Lyctid beetles can't infest wood with moisture content below 12%. Period. A decent moisture meter costs $25 from any hardware store. Check your lumber before you build with it, and keep your shop humidity under control.

Kiln-dried lumber from a reputable supplier is safe. The kiln process kills any larvae and eggs. Problems happen with air-dried lumber, barn wood, reclaimed wood, and imported hardwoods that weren't properly treated. That gorgeous slab of African mahogany from the lumber yard with the great price? Check it carefully.

For anobiids in crawl spaces, moisture is everything. Fix standing water, grade the soil away from the foundation, add a vapor barrier, and ventilate. Get the wood moisture content below 14% and anobiids can't sustain a population. Most structural infestations I've seen were in crawl spaces where the ground was bare dirt and the vents were blocked.

A coat of finish on all exposed wood surfaces prevents lyctid egg-laying. They need open pores. Polyurethane, lacquer, shellac, even a good oil finish will do it. On that walnut table I mentioned? The beetles got in through the underside of the apron, which I hadn't finished because nobody sees it. Lesson learned. I finish every surface now, even the hidden ones.
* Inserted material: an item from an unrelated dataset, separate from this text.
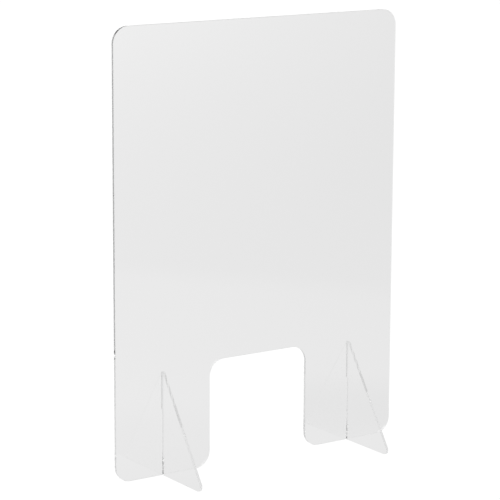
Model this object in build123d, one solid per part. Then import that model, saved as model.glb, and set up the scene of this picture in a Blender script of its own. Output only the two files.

When to Call a Professional

If you've confirmed active infestation in structural wood -- joists, sill plates, rafters -- call a pest control company. This isn't a DIY situation when it's in the framing of your house. Get an inspection first ($100-200) to confirm the species and scope.

Total treatment costs typically fall between $500 and $2,000 for localized infestations (Bora-Care application in a crawl space or basement). Whole-house fumigation pushes past that into the $4,000-$8,000 range.

Wood-boring beetle damage sometimes gets confused with termite damage, but the signs are distinct. Termites leave mud tubes on foundations and eat along the grain, creating layered galleries. Beetles leave round exit holes and powdery frass. If you're not sure which one you're dealing with, a pest inspector can tell in about 30 seconds. Either way, don't ignore holes in your wood. What's happening on the surface is a fraction of what's happening inside.